A major impediment to improving outcomes for disadvantaged children in the nation’s schools is misallocation of the more than $600 billion we spend annually on K-12 education. Marguerite Roza from CRPE and Cindy Brown from the Center for American Progress brought up this very point at our governance conference this morning. (Live feed is here if you want to tune in.)

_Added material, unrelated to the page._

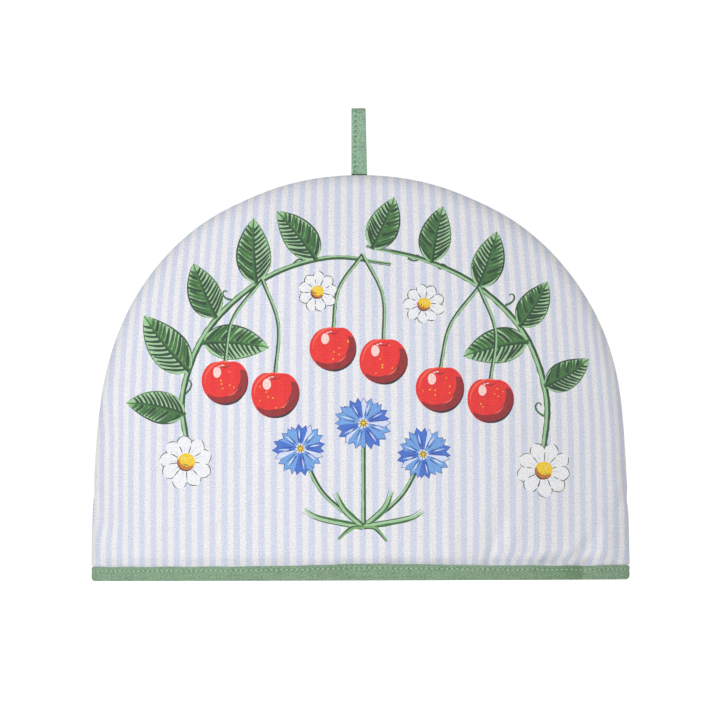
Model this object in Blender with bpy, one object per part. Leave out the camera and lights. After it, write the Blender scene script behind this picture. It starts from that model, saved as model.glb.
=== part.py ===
"""A padded cotton tea cosy standing on its bound hem, with a hanging loop.

Two domed panels are sewn together along the arch. The open lower edge, a lens in plan, is wrapped
by a folded strip, and a folded tape stands in the top of the seam. Metres, +Z up, the front towards
-Y, the origin on the floor under the middle.
"""
import math

import bmesh
import bpy
import numpy as np
from mathutils import Vector

MM = 0.001

# Driving dimensions
HALF_WIDTH = 172.5 * MM        # half the width of the dome at its foot
HEIGHT = 260.0 * MM            # floor to the top of the arch seam
ARCH_POWER = 3.3               # (x / half width)^2 + (z / height)^power = 1 along the seam
SPREAD = 43.5 * MM             # how far each panel stands off the seam plane at the foot
WALL = 6.5 * MM                # padded cloth
WALL_HEM = 3.4 * MM            # the same cloth pressed flat inside the binding
GAP = 0.3 * MM                 # between pieces that touch

# The rim of a panel, where the cloth turns in to the seam
RIM_RADIUS = 9.0 * MM
RIM_RADIUS_HEM = 4.0 * MM
RIM_NOSE = 1.1 * MM            # half the width of the ridge that the two turned edges form
RIM_INSETS = [5.6 * MM, 3.2 * MM, 1.6 * MM, 0.6 * MM]
SEAM_GROOVE = 0.9 * MM         # how deep the stitches sit below the ridge
INNER_INSETS = [3.0 * MM, 5.6 * MM]
SOFTNESS = 0.8 * MM            # how gently the inner faces part where they stop lying together

# Side outline: a slight waist, and dents where the cloth wrinkles at the seam
WAIST = 1.1 * MM
WAIST_Z = 80.0 * MM
WAIST_REACH = 45.0 * MM
DENT = 0.7 * MM
DENT_REACH = 5.0 * MM
DENT_Z = {"left": 57.0 * MM, "right": 52.0 * MM}
SHOULDER = {"left": 0.6 * MM, "right": 2.1 * MM}   # the arch is fuller on the right
SHOULDER_Z = 150.0 * MM
SHOULDER_REACH = 54.0 * MM
SLOPE = 4.4 * MM               # and falls away a little more steeply beside its top
SLOPE_Z = 247.0 * MM
SLOPE_REACH = 10.0 * MM

# Binding
BAND = 1.2 * MM                # folded strip
BAND_HEIGHT = 9.1 * MM
BAND_RISE = 1.4 * MM           # it stands this much taller near mid front and mid back
BAND_RISE_X = 14.0 * MM
BAND_RISE_REACH = 62.0 * MM
BAND_WAVE = 0.15 * MM
BAND_WAVES = 9                 # round the whole hem
BAND_INSIDE = 8.4 * MM
BAND_EDGE = 0.35 * MM          # rounded lower and upper edge
BAND_STATIONS = 104
SLEEVE_START = 2.4 * MM        # the strip's inner half starts where the panels are this far apart
INSIDE_START = 6.0 * MM        # and the opening inside it where they are this far apart
HEM_FOOT = BAND + GAP          # the panels end just above the strip that runs under them
HEM_FLAT_TOP = 10.8 * MM       # pressed flat up to here
HEM_FULL = 18.0 * MM           # and full again from here
HEM_TUCK = BAND + GAP          # the pressed edge stays in by this, so the strip lies flush
TUCK_TOP = 9.6 * MM            # the edge starts to come out again just above the strip
TUCK_FREE = 12.8 * MM

# Hanging loop
LOOP_X = -0.15 * MM
LOOP_RISE = 43.0 * MM          # above the ridge
LOOP_WIDTH_TOP = 9.1 * MM
LOOP_WIDTH_FOOT = 10.2 * MM
TAPE = 1.5 * MM
LOOP_ROOT = 6.0 * MM           # length held in the seam
LOOP_ROOT_Y = 0.95 * MM        # middle of each tape end
LOOP_BELLY_Y = 3.9 * MM        # middle of each leg where the loop is widest
LOOP_TOGETHER = 4.0 * MM       # the legs lie together this far above the ridge
LOOP_BELLY = 30.0 * MM         # and are fully apart this far above it
LEG_STATIONS = 11
BOW_STATIONS = 10
LOOP_LEAN = -0.35 * MM         # the tape leans this far to the left on its way up
TAPE_EDGE = 0.3 * MM

# Grid of a panel
HEM_ROWS = [HEM_FOOT, 6.0 * MM, TUCK_TOP, HEM_FLAT_TOP, 13.2 * MM, HEM_FULL]
FRONT_ROWS = 24                # rows above the hem rows
BACK_ROWS = 15
ROW_EASE = 0.12                # 0 packs the rows closest at the hem, 1 leaves them wide there
LEVEL_UNTIL = 25.0 * MM        # rows are level below this, and follow the arch from ARCHED_FROM up
ARCHED_FROM = 150.0 * MM
FRONT_COLUMNS = {"wide": 24, "fine": 22, "fine_from": 0.45}
BACK_COLUMNS = {"wide": 18, "fine": 10, "fine_from": 0.5}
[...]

The Department of Education just released a national study (pdf) confirming with hard data what many experts have said for years: rigid salary schedules established are a major source of inequity within school districts. (It’s important to stress that this is not a “loophole,” but a carefully structured policy embedded in most contracts at the behest of teacher unions.) Here’s CAP’s Cindy Brown in the New York Times:
A few researchers have documented the problem with statewide data in Florida and some other states, said Cynthia Brown, a vice president at the Center for American Progress, a liberal research group. “But I’m excited because this is the first time that data documenting the problem has ever been collected on a nationwide basis,” she said. “Many of us have known for a long time that in some individual districts the high-poverty schools weren’t getting their fair share of state and local funds.”
As Marguerite Roza said this morning at our conference, the way we spend money runs completely contrary to our stated priorities: We claim to give the disadvantaged a leg up through high-quality basic education, yet we spend more on wealthy kids than poor ones and more on PE teachers than math and science instructors. Our education finance system needs serious reform.